[DATA FOR THIS TASK]
-- begin --
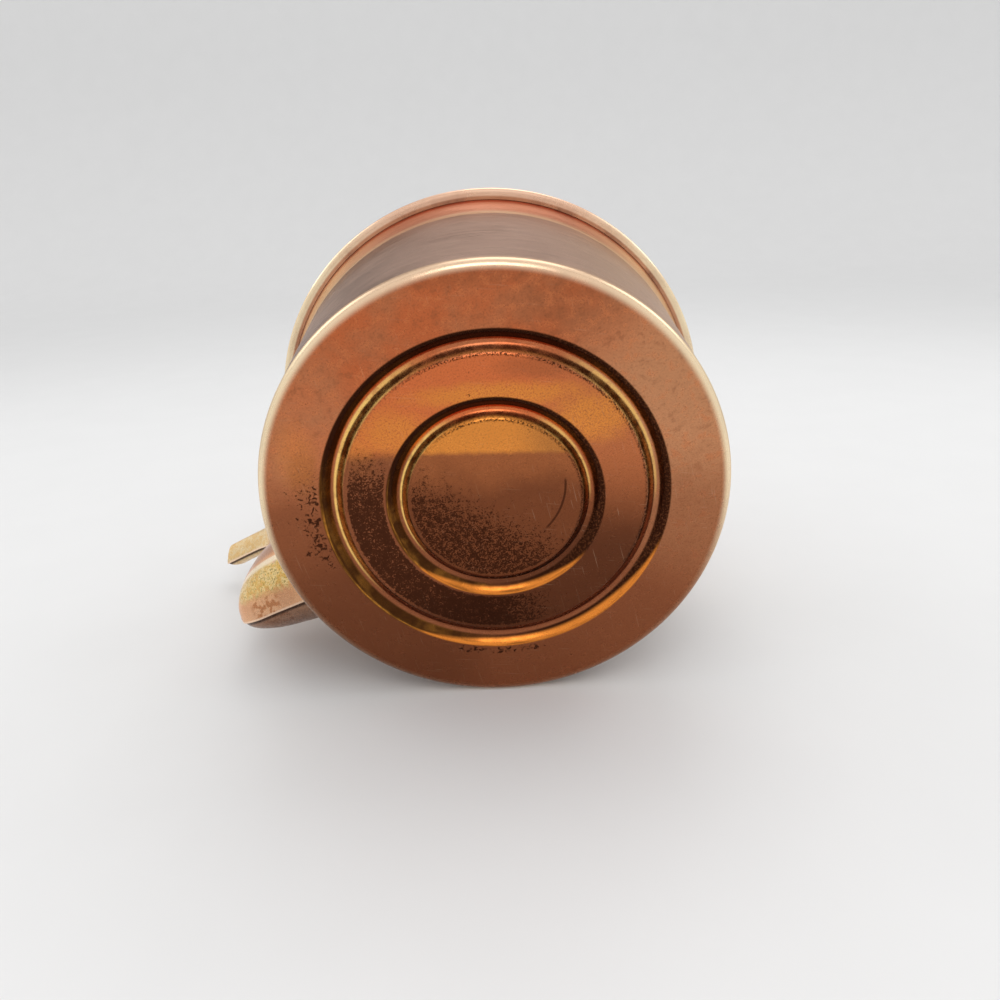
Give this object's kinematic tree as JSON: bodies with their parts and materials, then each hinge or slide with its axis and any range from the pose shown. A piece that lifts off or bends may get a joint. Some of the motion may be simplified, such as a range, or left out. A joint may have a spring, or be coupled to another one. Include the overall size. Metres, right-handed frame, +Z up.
{
  "type": "tea kettle",
  "caption": "Copper stove-top tea kettle with a grooved flat base, a seamed goose-neck spout, a lift-off lid with a turned knob and a swinging bail handle with a turning grip.",
  "frame": {"origin": "Centre of the flat base, on the plane that the kettle stands on", "axes": "+Z up along the kettle's axis, the spout points along -X, and the bail's hinge axis lies along X"},
  "size_m": [0.273, 0.2, 0.2428],
  "materials": {
    "copper": "worn polished copper with heat patina and brown stains",
    "brass": "aged satin brass",
    "wood": "dark oiled turned hardwood"
  },
  "bodies": {
    "kettle": {"pan": "copper", "dome": "copper", "neck_ring": "copper", "spout_left_half": "copper", "spout_right_half": "copper", "ear_front": "brass", "ear_back": "brass", "pivot_pin_front": "brass", "pivot_pin_back": "brass", "rivet_front_left": "copper", "rivet_front_right": "copper", "rivet_back_left": "copper", "rivet_back_right": "copper"},
    "bail": {"bail_strap_front": "brass", "bail_strap_back": "brass", "grip_rod": "brass"},
    "grip": {"grip": "wood", "grip_ferrule_front": "brass", "grip_ferrule_back": "brass"},
    "lid": {"lid_dome": "copper", "lid_ring": "copper", "knob_plate": "brass", "knob": "wood", "knob_screw": "brass"}
  },
  "joints": [
    {"name": "bail_hinge", "type": "hinge", "parent": "kettle", "child": "bail", "pos_m": [0, 0, 0.14825], "axis": [1, 0, 0], "range_deg": [-94, 94]},
    {"name": "grip_spin", "type": "hinge", "parent": "bail", "child": "grip", "pos_m": [0, 0, 0.23149], "axis": [1, 0, 0], "continuous": true},
    {"name": "lid_lift", "type": "slide", "parent": "kettle", "child": "lid", "axis": [0, 0, 1], "range_m": [0, 0.027]}
  ]
}
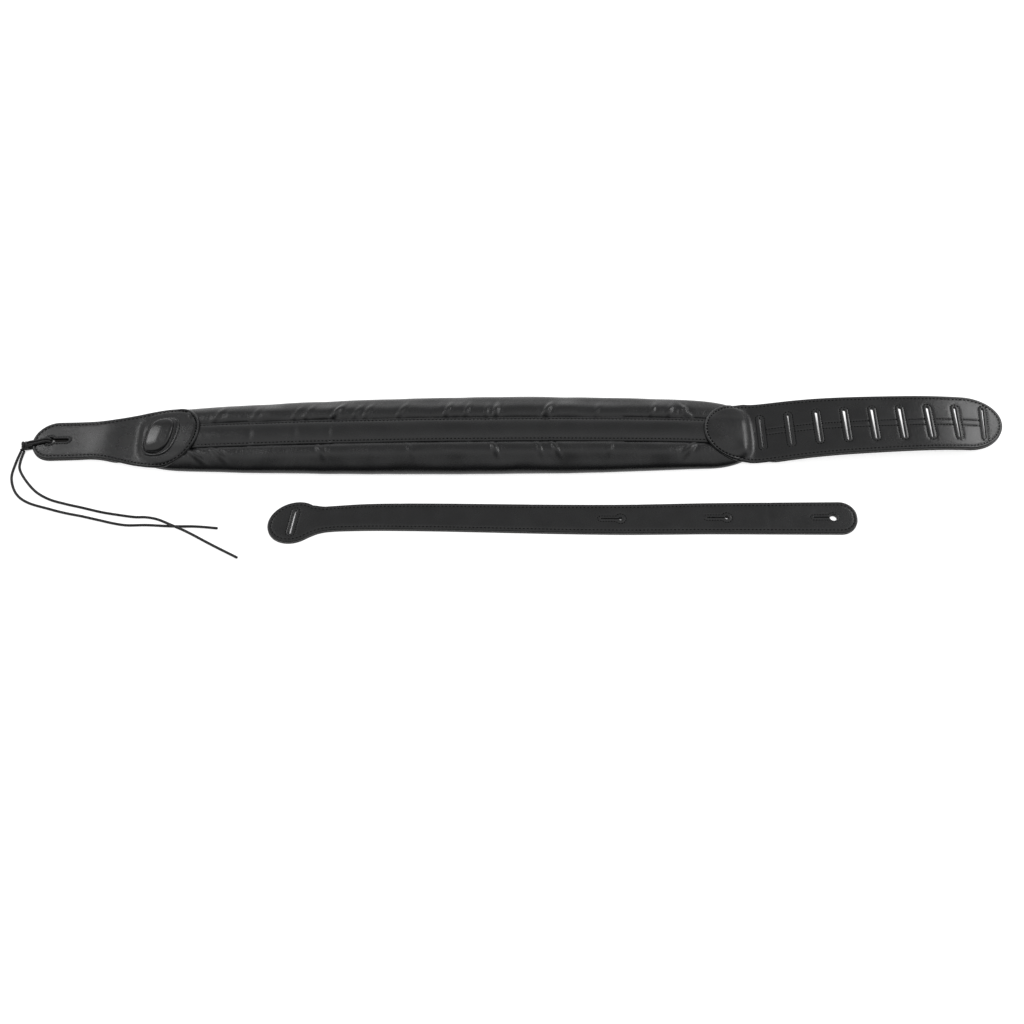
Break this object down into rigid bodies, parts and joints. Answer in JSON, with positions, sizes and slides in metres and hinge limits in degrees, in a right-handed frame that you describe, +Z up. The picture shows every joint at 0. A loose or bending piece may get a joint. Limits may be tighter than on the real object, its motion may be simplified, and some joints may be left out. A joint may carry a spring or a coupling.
{
  "type": "padded shoulder strap",
  "caption": "Padded black leather instrument strap laid out flat: head tab with tie lace, slotted adjustment tab, and a separate slotted tail with keyholes.",
  "frame": {"origin": "middle of the leather pieces' outline on the surface they lie on", "axes": "+X along the padded strap from its head tab to its ladder tab, +Z up off the surface"},
  "size_m": [0.8957, 0.1632, 0.0218],
  "materials": {
    "band_leather": "semi-gloss",
    "cover_leather": "soft semi-gloss, creased",
    "backing_leather": "matt",
    "badge_leather": "gloss",
    "stiffener": "matt fibre board",
    "foam": "open foam",
    "webbing": "woven",
    "thread": "waxed thread",
    "lace": "waxed round lace"
  },
  "bodies": {
    "pad": {"pad_backing": "backing_leather", "pad_cover": "cover_leather", "foam_core": "foam", "webbing_core": "webbing", "centre_band": "band_leather", "centre_band_seams": "thread", "head_cap_leather": "band_leather", "head_cap_seam": "thread", "ladder_cap_leather": "band_leather", "ladder_cap_seam": "thread", "badge_base": "badge_leather", "badge_pad": "badge_leather", "badge_seam": "thread", "lace_tail_a": "lace", "lace_tail_b": "lace"},
    "head_tab": {"head_tab_top": "band_leather", "head_tab_core": "stiffener", "head_tab_backing": "backing_leather", "head_tab_seam": "thread", "head_keyhole_seam": "thread", "lace_loop": "lace", "lace_knot": "lace"},
    "ladder_tab": {"ladder_top": "band_leather", "ladder_core": "stiffener", "ladder_backing": "backing_leather", "ladder_edge_seam": "thread", "ladder_slot_seams": "thread"},
    "tail": {"tail_top": "band_leather", "tail_core": "stiffener", "tail_backing": "backing_leather", "tail_edge_seam": "thread", "tail_slot_seam": "thread", "tail_keyhole_seams": "thread"}
  },
  "joints": [
    {"name": "head_tab_flex", "type": "hinge", "parent": "pad", "child": "head_tab", "pos_m": [-0.347, 0.0341, 0.0062], "axis": [0, 1, 0], "range_deg": [-60, 75], "stiffness_Nm_per_rad": 0.5},
    {"name": "ladder_tab_flex", "type": "hinge", "parent": "pad", "child": "ladder_tab", "pos_m": [0.217, 0.0341, 0.0028], "axis": [0, 1, 0], "range_deg": [-75, 60], "stiffness_Nm_per_rad": 1, "springref_deg": -2.29},
    {"name": "tail_lift", "type": "slide", "parent": "pad", "child": "tail", "axis": [0, 0, 1], "range_m": [0, 0.1]}
  ]
}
-- end --
[GIVEN REQUEST] Gather each line of the listing containing the word "parts" and show it.

[SOLUTION TO THE PROBLEM]
Give this object's kinematic tree as JSON: bodies with their parts and materials, then each hinge or slide with its axis and any range from the pose shown. A piece that lifts off or bends may get a joint. Some of the motion may be simplified, such as a range, or left out. A joint may have a spring, or be coupled to another one. Include the overall size. Metres, right-handed frame, +Z up.
Break this object down into rigid bodies, parts and joints. Answer in JSON, with positions, sizes and slides in metres and hinge limits in degrees, in a right-handed frame that you describe, +Z up. The picture shows every joint at 0. A loose or bending piece may get a joint. Limits may be tighter than on the real object, its motion may be simplified, and some joints may be left out. A joint may carry a spring or a coupling.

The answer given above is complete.